Exercise: Set down exactly, please, each line from the one containing "return base" through the one containing "cad_parts[node].hide_render = cad_parts[node].hide_viewport", both lines included, and no other line.

Data excerpt:
********

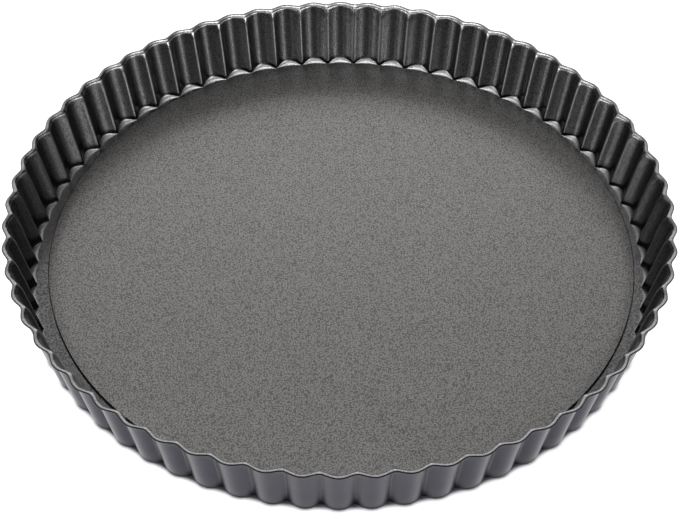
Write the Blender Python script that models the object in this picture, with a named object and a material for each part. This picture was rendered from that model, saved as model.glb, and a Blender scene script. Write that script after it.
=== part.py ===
"""Loose-bottomed fluted tart pan, 28 cm, in coated sheet steel.

Two pieces that come apart by hand:
  fluted_ring  one pressed sheet: flat ledge, rounded foot, flaring fluted wall and out-turned lip
  loose_base   a thin flat disc that lies loose on the ring's ledge, pushed a little off centre

The frame's origin is the middle of the ring's flat underside, and +Z points up out of the pan.
All lengths are in metres.
"""

from math import cos, hypot, pi, radians, sin, tan

import bmesh
import bpy
from mathutils import Matrix, Vector

# Ring: overall size
RIM_RADIUS = 0.140  # to the lip's outer edge, on the crest of a flute
HEIGHT = 0.0304  # underside of the ledge to the top of the lip
RING_SHEET = 0.0006  # thickness of the ring's sheet
FLUTES = 64  # a crest of one flute lies on +X
WALL_FLUTE_DEPTH = 0.0027  # inner ridge to outer crest, on the wall
RIM_FLUTE_DEPTH = 0.0018  # the same at the lip's edge, which is more nearly round

# Ring: profile of the sheet's middle surface
WALL_ANGLE = radians(79.0)  # rise of the wall, measured from the horizontal
CREST_FILLET = 0.0031  # bend between the ledge and the wall, at the foot of a crest
RIDGE_FILLET = 0.0006  # the same at the foot of an inner ridge
LIP_BEND = 0.0016  # bend from the wall out to the lip
LIP_ANGLE = radians(8.0)  # rise of the lip where it ends
LIP_FLANGE = 0.0006  # straight end of the lip
LEDGE_HOLE_RADIUS = 0.118  # the round hole inside the ledge

# Ring: shape of one flute, as the power of a half cosine between two inner ridges
WALL_FLUTE_POWER = 0.90  # round scallops that meet in narrow inner ridges
RIM_FLUTE_POWER = 1.5  # closer to a sine wave
RIDGE_ROUNDING = 0.17  # how blunt the ridges are, as a share of the half cosine's height
RIDGE_OPENS = (0.86, 1.10)  # climbs between which the ridges open out, where the wall ends at 1
LIP_CLIMB = 0.10  # and the lip ends this much further

# Loose base
BASE_RADIUS = 0.126
BASE_SHEET = 0.0008
BASE_OFFSET = (0.0008, 0.0028)  # how far the disc has slid from the ring's middle
BASE_EDGE_ROUNDING = 0.0002
SEAT_GAP = 0.0003  # daylight kept between the ledge and the disc

# Fineness of the faceted solids
STEPS_PER_FLUTE = 6
BASE_SIDES = 192


def clear_scene():
    for obj in list(bpy.data.objects):
        bpy.data.objects.remove(obj, do_unlink=True)


def coated_steel(name, colour, roughness):
    """Dark non-stick coating over pressed steel."""
    material = bpy.data.materials.new(name)
    material.use_nodes = True
    shader = material.node_tree.nodes["Principled BSDF"]
    shader.inputs["Base Color"].default_value = (*colour, 1.0)
    shader.inputs["Roughness"].default_value = roughness
    shader.inputs["Metallic"].default_value = 0.55
    return material


def add_object(name, bm, material, location=(0.0, 0.0, 0.0)):
    mesh = bpy.data.meshes.new(name)
    bm.to_mesh(mesh)
    bm.free()
    mesh.shade_smooth()
    mesh.set_sharp_from_angle(angle=radians(40.0))
    mesh.materials.append(material)
    obj = bpy.data.objects.new(name, mesh)
    obj.location = location
    bpy.context.collection.objects.link(obj)
    return obj


def smoothstep(low, high, x):
    t = min(max((x - low) / (high - low), 0.0), 1.0)
    return t * t * (3 - 2 * t)


def wave(turn, power):
    """The flutes' wave: 0 on the crests and 1 on the ridges between them."""
    swing = hypot(cos(FLUTES * turn / 2), RIDGE_ROUNDING) ** power
    low = RIDGE_ROUNDING**power
    high = hypot(1.0, RIDGE_ROUNDING) ** power
    return 1 - (swing - low) / (high - low)


def flute_inset(turn, climb):
    """How far the sheet stands in from its crests, at a share of the wall's height."""
    opened = smoothstep(*RIDGE_OPENS, climb)
    depth = WALL_FLUTE_DEPTH + (RIM_FLUTE_DEPTH - WALL_FLUTE_DEPTH) * opened
    return depth * wave(turn, WALL_FLUTE_POWER + (RIM_FLUTE_POWER - WALL_FLUTE_POWER) * opened)


def sheet_column(turn):
    """The sheet's middle surface at one angle, from the ledge's hole up to the lip's edge.

    Each station is (radius, height, rise).
    """
    half = RING_SHEET / 2
    lip_edge = (RIM_RADIUS - half * sin(LIP_ANGLE), HEIGHT - half * cos(LIP_ANGLE))
    bend_end = (lip_edge[0] - LIP_FLANGE * cos(LIP_ANGLE), lip_edge[1] - LIP_FLANGE * sin(LIP_ANGLE))
    # The lip turns the other way from the foot, so its bend has its centre outside the wall.
    lip_foot = (
        bend_end[0] - LIP_BEND * (sin(WALL_ANGLE) - sin(LIP_ANGLE)),
        bend_end[1] - LIP_BEND * (cos(LIP_ANGLE) - cos(WALL_ANGLE)),
    )
    ridge = wave(turn, WALL_FLUTE_POWER)
    fillet = CREST_FILLET + (RIDGE_FILLET - CREST_FILLET) * ridge
    foot_height = half + fillet * (1 - cos(WALL_ANGLE))
    foot_radius = lip_foot[0] - (lip_foot[1] - foot_height) / tan(WALL_ANGLE)
    ledge_end = foot_radius - fillet * sin(WALL_ANGLE) - WALL_FLUTE_DEPTH * ridge

    stations = [(LEDGE_HOLE_RADIUS, half, 0.0)]
    for rise in (0.0, WALL_ANGLE / 2, WALL_ANGLE):
        stations.append((ledge_end + fillet * sin(rise), half + fillet * (1 - cos(rise)), rise))
    for climb in (RIDGE_OPENS[0], 1.0):
        radius = foot_radius + (lip_foot[0] - foot_radius) * climb - flute_inset(turn, climb)
        stations.append((radius, foot_height + (lip_foot[1] - foot_height) * climb, WALL_ANGLE))
    edge_radius = lip_edge[0] - flute_inset(turn, 1.0 + LIP_CLIMB)
    stations.append((edge_radius, lip_edge[1], LIP_ANGLE))
    return stations


def skin_column(turn):
    """Points once round the sheet's cross-section: up its inner skin and down its outer one."""
    nudge = 1e-5
    columns = zip(sheet_column(turn), sheet_column(turn + nudge), sheet_column(turn - nudge))
    inner, outer = [], []
    for (radius, height, rise), ahead, behind in columns:
        swing = (ahead[0] - behind[0]) / (2 * nudge)
        climb = (ahead[1] - behind[1]) / (2 * nudge)
        # In outward, sideways and upward parts: up the sheet, then once round the ring.
        upward = Vector((cos(rise), 0.0, sin(rise)))
        sideways = Vector((swing, radius, climb))
        normal = upward.cross(sideways).normalized() * RING_SHEET / 2
        spin = Matrix.Rotation(turn, 3, "Z")
        middle = Vector((radius, 0.0, height))
        inner.append(spin @ (middle + normal))
        outer.append(spin @ (middle - normal))
    return inner + outer[::-1]


def make_fluted_ring(material):
    count = FLUTES * STEPS_PER_FLUTE
    bm = bmesh.new()
    columns = []
    for i in range(count):
        columns.append([bm.verts.new(point) for point in skin_column(2 * pi * i / count)])
    for here, beside in zip(columns, columns[1:] + columns[:1]):
        for i in range(len(here)):
            j = (i + 1) % len(here)
            bm.faces.new((here[i], here[j], beside[j], beside[i]))
    bmesh.ops.recalc_face_normals(bm, faces=bm.faces)
    return add_object("fluted_ring", bm, material)


def make_loose_base(material):
    bm = bmesh.new()
    bmesh.ops.create_cone(
        bm,
        cap_ends=True,
        segments=BASE_SIDES,
        radius1=BASE_RADIUS,
        radius2=BASE_RADIUS,
        depth=BASE_SHEET,
    )
    underside = RING_SHEET + SEAT_GAP
    place = (*BASE_OFFSET, underside + BASE_SHEET / 2)
    base = add_object("loose_base", bm, material, place)
    bevel = base.modifiers.new("edge_rounding", "BEVEL")
    bevel.width = BASE_EDGE_ROUNDING
    bevel.segments = 1
    bevel.limit_method = "ANGLE"
    bevel.angle_limit = radians(60.0)
    return base


def main():
    clear_scene()
    make_fluted_ring(coated_steel("ring_coating", (0.045, 0.045, 0.050), 0.38))
    make_loose_base(coated_steel("base_coating", (0.16, 0.155, 0.15), 0.45))


main()
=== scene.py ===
"""Looks of the loose-bottomed fluted tart pan: fine meshes, coated steel, studio light and camera.

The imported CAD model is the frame. Sizes and places are read from it; lengths are in metres.
"""

from math import cos, pi, radians, sin, sqrt, tan

import bpy
import numpy as np
from mathutils import Matrix, Vector


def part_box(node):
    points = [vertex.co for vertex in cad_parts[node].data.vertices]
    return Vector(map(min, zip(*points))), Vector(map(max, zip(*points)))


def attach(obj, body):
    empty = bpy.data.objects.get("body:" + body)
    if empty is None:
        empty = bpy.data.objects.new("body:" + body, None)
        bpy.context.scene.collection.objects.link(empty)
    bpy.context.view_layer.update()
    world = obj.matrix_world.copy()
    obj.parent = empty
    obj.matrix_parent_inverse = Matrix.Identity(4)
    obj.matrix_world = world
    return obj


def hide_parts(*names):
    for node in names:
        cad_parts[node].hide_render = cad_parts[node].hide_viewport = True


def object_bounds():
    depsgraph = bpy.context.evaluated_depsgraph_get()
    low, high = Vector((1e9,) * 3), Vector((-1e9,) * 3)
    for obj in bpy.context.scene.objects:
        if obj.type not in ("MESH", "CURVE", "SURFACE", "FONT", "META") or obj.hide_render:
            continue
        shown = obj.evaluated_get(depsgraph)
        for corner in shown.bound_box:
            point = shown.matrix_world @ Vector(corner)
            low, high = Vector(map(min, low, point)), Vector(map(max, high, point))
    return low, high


UP = np.array([0.0, 0.0, 1.0])

# The ring's sheet, as in the CAD model
RING_SHEET = 0.0006
FLUTES = 64  # a crest lies on +X
WALL_FLUTE_DEPTH = 0.0027
RIM_FLUTE_DEPTH = 0.0018
WALL_ANGLE = radians(79.0)
CREST_FILLET = 0.0031  # bend at the foot of a crest
RIDGE_FILLET = 0.0006  # bend at the foot of a ridge between two flutes
LIP_BEND = 0.0016
LIP_ANGLE = radians(8.0)
LIP_FLANGE = 0.0006

# Shape of one flute: power of a half cosine, and the rounding of the ridge between two flutes
WALL_FLUTE_POWER = 0.90
RIM_FLUTE_POWER = 1.50
RIDGE_ROUNDING = 0.17
RIDGE_OPENS = (0.86, 1.10)  # climbs between which the ridges open out, where the wall ends at 1
LIP_CLIMB = 0.10  # and the lip ends this much further

# Lightening and dulling of the coating inside the ring, as shares; the lightening is partly wear and
# partly painted highlight on the fillets, ridges and lip
RIDGE_WEAR_AND_HIGHLIGHT_FROM = 0.9  # share of a ridge's height above which it is lightened, as wear and painted highlight
FILLET_WEAR_AND_HIGHLIGHT = 0.55
LIP_WEAR_AND_HIGHLIGHT = 0.6
LIP_DULLNESS = 0.3

# Fineness of the shown meshes
STEPS_PER_FLUTE = 20
RIDGE_CROWDING = 0.55  # share by which the columns crowd towards the ridges
LEDGE_STEPS = 3
FILLET_STEPS = 10
WALL_STEPS = 10
LIP_STEPS = 10
EDGE_STEPS = 4
BASE_SIDES = 256
BASE_RINGS = 24
BASE_EDGE_RADIUS = 0.00038
NUDGE = 1e-5  # turn to either side, in radians, between which a row's sideways slope is taken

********

Solution:
    return base


def main():
    clear_scene()
    make_fluted_ring(coated_steel("ring_coating", (0.045, 0.045, 0.050), 0.38))
    make_loose_base(coated_steel("base_coating", (0.16, 0.155, 0.15), 0.45))


main()
=== scene.py ===
"""Looks of the loose-bottomed fluted tart pan: fine meshes, coated steel, studio light and camera.

The imported CAD model is the frame. Sizes and places are read from it; lengths are in metres.
"""

from math import cos, pi, radians, sin, sqrt, tan

import bpy
import numpy as np
from mathutils import Matrix, Vector


def part_box(node):
    points = [vertex.co for vertex in cad_parts[node].data.vertices]
    return Vector(map(min, zip(*points))), Vector(map(max, zip(*points)))


def attach(obj, body):
    empty = bpy.data.objects.get("body:" + body)
    if empty is None:
        empty = bpy.data.objects.new("body:" + body, None)
        bpy.context.scene.collection.objects.link(empty)
    bpy.context.view_layer.update()
    world = obj.matrix_world.copy()
    obj.parent = empty
    obj.matrix_parent_inverse = Matrix.Identity(4)
    obj.matrix_world = world
    return obj


def hide_parts(*names):
    for node in names:
        cad_parts[node].hide_render = cad_parts[node].hide_viewport = True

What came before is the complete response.